Estim. 28,000 - 30,000 EUR

Fragment of Greek stele, 4th century BC. Hardened limestone. Measurements: 31 x 34 cm. Fragment of a Greek funerary stele, dated to the 4th century BC and carved in limestone, representing two seated figures, a man and a woman. It is probably a representation of the deceased couple, although we can notice the presence of a third figure, who rests his arm on the shoulders of the male character. Both figures are dressed in tunics, the woman with a veil over her head and the man with a cloak. They are represented in serene and balanced but naturalistic attitudes, showing the progress towards realism and expressiveness of Greek sculpture of the Hellenistic period. Hellenistic sculpture represents the final period of the evolution of Greek sculpture, and developed in the period between the death of Alexander the Great, in 323 B.C., and the conquest of Egypt by the Romans, between 30 and 31 B.C. It is an eclectic, secular and historicist language, which takes as its starting point the heritage of classical sculpture of the previous period, to which new oriental influences are added. It also meant the improvement of the representation of the anatomy and human emotional expressiveness, as well as a fundamental change in aesthetics, which leaves aside the ideal to represent the individual, moving from the generic to the specific. Thus, the previous ethical and pedagogical ideal is abandoned in favor of a new emphasis on everyday human aspects, in an art that will have the aesthetic as its main purpose, although occasionally it will also be propagandistic.
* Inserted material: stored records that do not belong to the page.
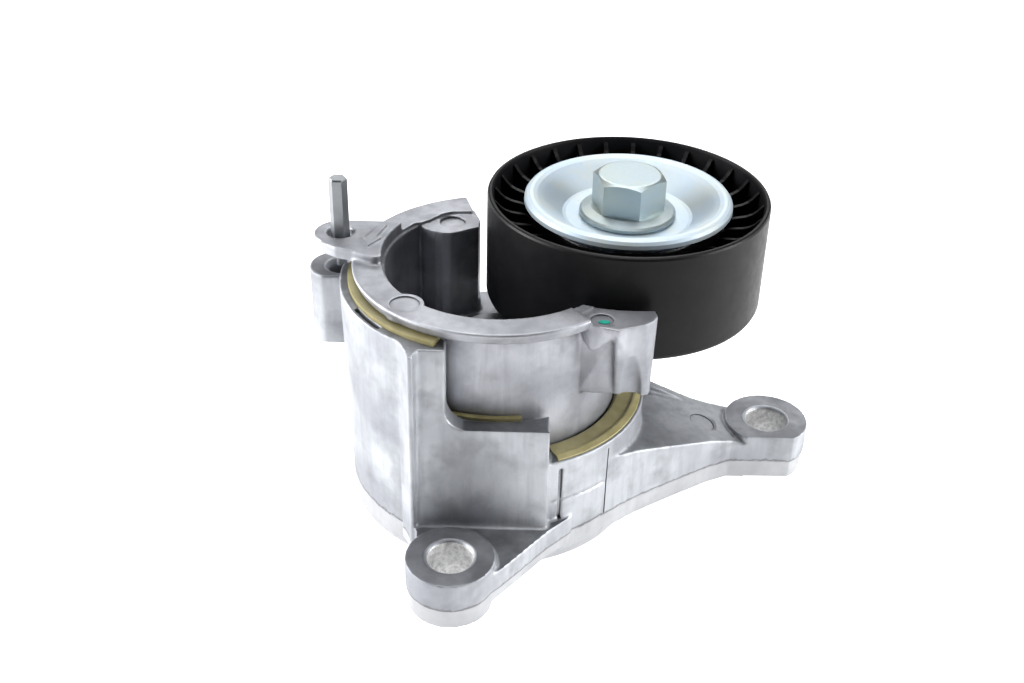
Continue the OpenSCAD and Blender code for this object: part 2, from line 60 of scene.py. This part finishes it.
forward = Vector((0, math.cos(CAM_PITCH), -math.sin(CAM_PITCH)))
level_up = Vector((0, math.sin(CAM_PITCH), math.cos(CAM_PITCH)))
right = Vector((1, 0, 0)) * math.cos(CAM_ROLL) + level_up * math.sin(CAM_ROLL)
up = level_up * math.cos(CAM_ROLL) - Vector((1, 0, 0)) * math.sin(CAM_ROLL)
camera = bpy.data.objects.new("camera", bpy.data.cameras.new("camera"))
camera.data.lens = LENS
camera.data.sensor_width = 36
camera.data.clip_start = 0.01
turn = Matrix((right, up, -forward)).transposed()
camera.matrix_world = Matrix.Translation(CAM_AT) @ turn.to_4x4()
bpy.context.scene.collection.objects.link(camera)
bpy.context.scene.camera = camera

# ---------------------------------------------------------------- materials


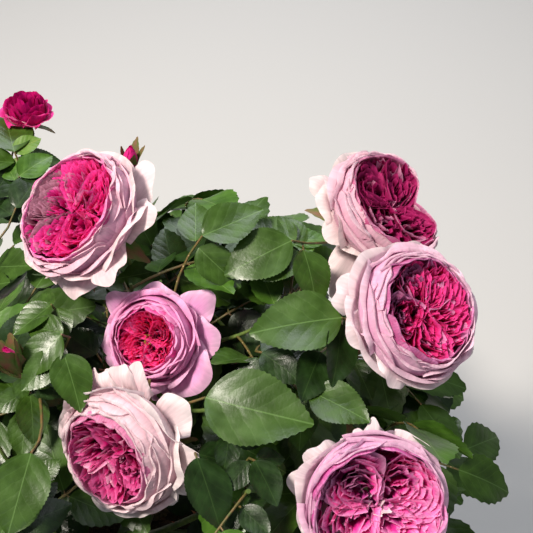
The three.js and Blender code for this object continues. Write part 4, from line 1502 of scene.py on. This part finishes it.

This new interest in man and his inner life, his emotions, problems and longings, will result in a realistic style that has to emphasize the dramatic, the prosaic and movement. In addition, Hellenism brought the first individualized and plausible portraits of Western art. The subject matter will also be expanded to include depictions of old age and childhood, minor non-Olympian deities and secondary characters from mythology, as well as popular figures in their daily work.